-- Begin Material for this task --
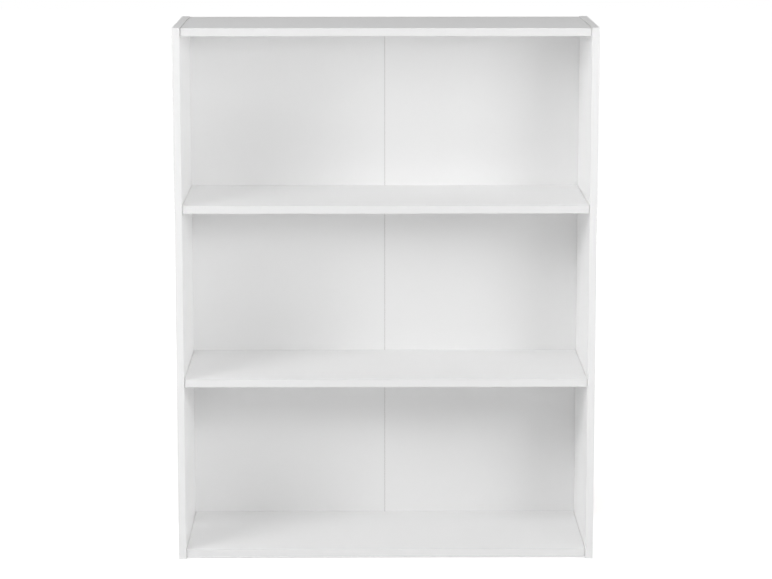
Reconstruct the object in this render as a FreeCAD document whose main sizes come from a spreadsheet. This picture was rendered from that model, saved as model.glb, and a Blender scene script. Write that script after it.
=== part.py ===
import FreeCAD, Part
import math
import os
import Sketcher

# Open bookcase of melamine-faced boards that ships flat and is put together with cam locks.
# Two full-height sides carry a bottom board, two fixed shelves and a top board. A thin back,
# folded down the middle, slides in grooves of the sides.
# Frame: millimetres, +Z up, +X to the right seen from the front, +Y to the back. The origin
# is on the floor under the middle of the bookcase.

SIZES = (
    # carcass
    ("overall_width", 800.0),
    ("overall_depth", 300.0),
    ("board_thickness", 15.0),
    ("compartment_height", 320.0),
    ("floor_clearance", 4.0),  # underside of the bottom board above the floor
    ("side_rise", 1.0),  # sides above the top board
    ("front_recess", 3.0),  # boards behind the sides' front edges
    ("joint_gap", 0.5),  # hairline between a board's end and a side
    # edge bands
    ("band_thickness", 1.0),
    ("band_radius", 0.6),
    # back
    ("panel_thickness", 3.0),
    ("panel_setback", 5.0),  # panel's rear face in front of the sides' rear edges
    ("panel_gap", 0.2),  # hairline between the boards' rear edges and the panel
    ("groove_depth", 6.0),
    ("groove_play", 0.2),  # on each face of the panel
    ("groove_end_play", 0.5),  # panel's edge to the groove's floor
    ("fold_gap", 0.4),
    ("tape_width", 40.0),
    ("tape_thickness", 0.3),
    # cam locks of the bottom and top boards
    ("cam_inset", 50.0),  # cam from the front and from the rear of its board
    ("cam_backset", 24.0),  # cam from the end of its board
    ("cam_bore_diameter", 15.0),
    ("cam_bore_floor", 2.5),  # board left above the cam
    ("cam_play", 0.1),
    ("cam_wall", 3.0),  # claw that the bolt's head pulls on
    ("cam_chamber_length", 7.0),
    ("drive_length", 7.0),  # cross recess
    ("drive_width", 1.4),
    ("drive_depth", 2.0),
    # cam bolts
    ("bolt_hole_diameter", 5.0),  # in the side
    ("bolt_hole_floor", 4.0),  # side left behind the hole
    ("bolt_bore_diameter", 8.0),  # in the end of the board
    ("bolt_play", 0.05),
    ("bolt_end_play", 0.5),
    ("shank_diameter", 4.4),
    ("head_diameter", 6.6),
    ("head_length", 4.0),
    ("chamber_play", 0.3),  # shank and head in the cam
    ("seat_gap", 0.1),  # bolt head to the claws of the cam
    # dowels of the shelves
    ("dowel_inset", 60.0),  # dowel from the front and from the rear of its shelf
    ("dowel_diameter", 8.0),
    ("dowel_play", 0.05),
    ("dowel_end_play", 0.5),
    ("dowel_side_floor", 4.0),  # side left behind the hole
    ("dowel_shelf_depth", 21.0),
    ("flute_depth", 0.4),
)

# Boards from the floor up, each with what holds its ends; its level is its place here.
BOARDS = (
    ("bottom_board", "cams"),
    ("lower_shelf", "dowels"),
    ("upper_shelf", "dowels"),
    ("top_board", "cams"),
)
SPANS = len(BOARDS) - 1
FLUTES = 12
FULL_TURN = 360.0

# Where sketch geometry starts, before its constraints place it.
ROUGH_RADIUS = 2.0
ROUGH_SPACING = 20.0
TOLERANCE = 1e-6

# Places worked out from the driving sizes, as expressions on the sheet.
OUTER = "(sizes.overall_width / 2)"
INNER = f"({OUTER} - sizes.board_thickness)"
BOARD_END = f"({INNER} - sizes.joint_gap)"
SIDE_FRONT = "(-sizes.overall_depth / 2)"
SIDE_REAR = "(sizes.overall_depth / 2)"
SIDE_CORE_FRONT = f"({SIDE_FRONT} + sizes.band_thickness)"
BOARD_FRONT = f"({SIDE_FRONT} + sizes.front_recess)"
BOARD_CORE_FRONT = f"({BOARD_FRONT} + sizes.band_thickness)"
PANEL_REAR = f"({SIDE_REAR} - sizes.panel_setback)"
PANEL_FRONT = f"({PANEL_REAR} - sizes.panel_thickness)"
BOARD_REAR = f"({PANEL_FRONT} - sizes.panel_gap)"
PITCH = "(sizes.board_thickness + sizes.compartment_height)"
MID_BOARD = "(sizes.board_thickness / 2)"
TOP = f"(sizes.floor_clearance + {SPANS} * {PITCH} + sizes.board_thickness)"
HEIGHT = f"({TOP} + sizes.side_rise)"
CORE_HEIGHT = f"({HEIGHT} - sizes.band_thickness)"
GROOVE_FRONT = f"({PANEL_FRONT} - sizes.groove_play)"
GROOVE_REAR = f"({PANEL_REAR} + sizes.groove_play)"
PANEL_EDGE = f"({INNER} + sizes.groove_depth - sizes.groove_end_play)"
BAND_FILLET = "min(sizes.band_radius; sizes.band_thickness * 0.9)"
CAM_ROWS = (f"({BOARD_FRONT} + sizes.cam_inset)", f"({BOARD_REAR} - sizes.cam_inset)")
DOWEL_ROWS = (f"({BOARD_FRONT} + sizes.dowel_inset)", f"({BOARD_REAR} - sizes.dowel_inset)")
CAM_BORE_DEPTH = "(sizes.board_thickness - sizes.cam_bore_floor)"
CAM_RADIUS = "(sizes.cam_bore_diameter / 2 - sizes.cam_play)"
CAM_CLAW = f"({CAM_RADIUS} - sizes.cam_wall)"
CAM_HEIGHT = f"({CAM_BORE_DEPTH} - sizes.cam_play)"
CAM_X = f"({BOARD_END} - sizes.cam_backset)"
BOLT_HOLE_DEPTH = "(sizes.board_thickness - sizes.bolt_hole_floor)"
DOWEL_SIDE_DEPTH = "(sizes.board_thickness - sizes.dowel_side_floor)"

doc = FreeCAD.newDocument("bookcase")


def fill_sheet():
    sheet = doc.addObject("Spreadsheet::Sheet", "sizes")
    for row, (alias, value) in enumerate(SIZES, start=1):
        sheet.set(f"A{row}", alias)
        sheet.set(f"B{row}", str(value))
        sheet.setAlias(f"B{row}", alias)
    doc.recompute()


# ---- sketches and features -------------------------------------------------------------


def new_body(name):
    body = doc.addObject("PartDesign::Body", name)
    body.Label = name
    return body


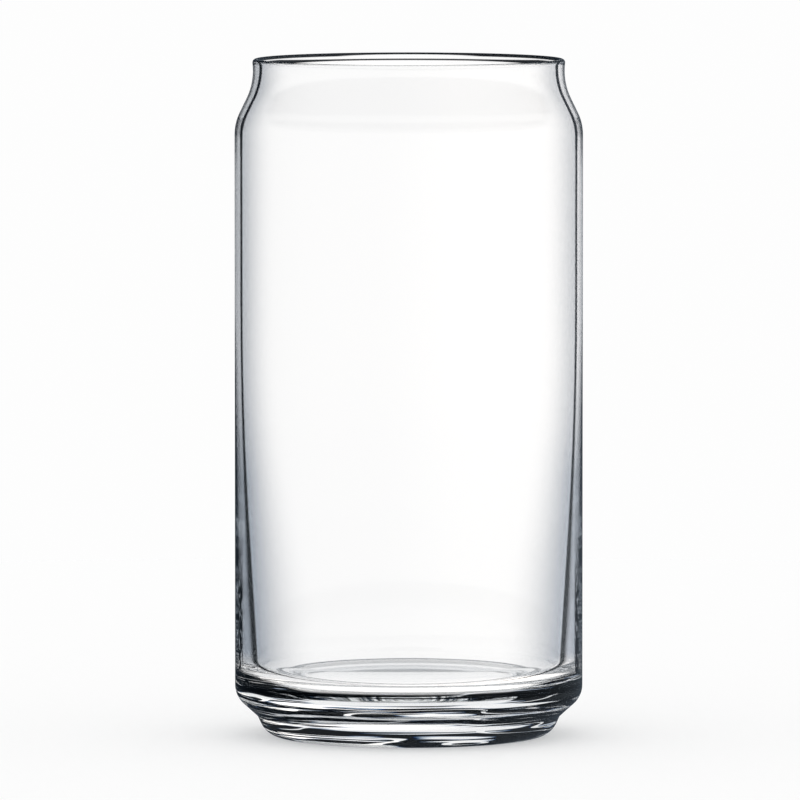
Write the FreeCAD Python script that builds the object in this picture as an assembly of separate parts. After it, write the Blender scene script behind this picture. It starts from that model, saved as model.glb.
-- End Material for this task --
### Stated problem:
Return only the lines spanning from the first line of the material through the line with "import Sketcher", copied exactly, both ends kept.

### Exercise response:
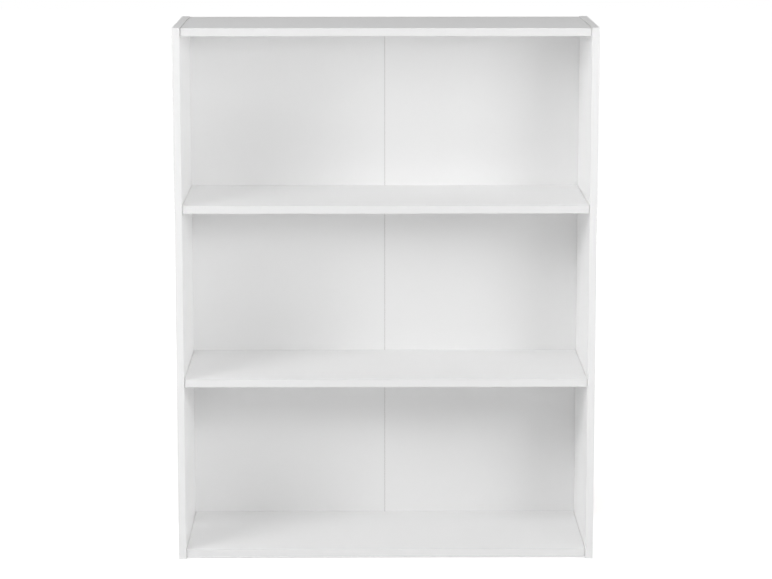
Reconstruct the object in this render as a FreeCAD document whose main sizes come from a spreadsheet. This picture was rendered from that model, saved as model.glb, and a Blender scene script. Write that script after it.
=== part.py ===
import FreeCAD, Part
import math
import os
import Sketcher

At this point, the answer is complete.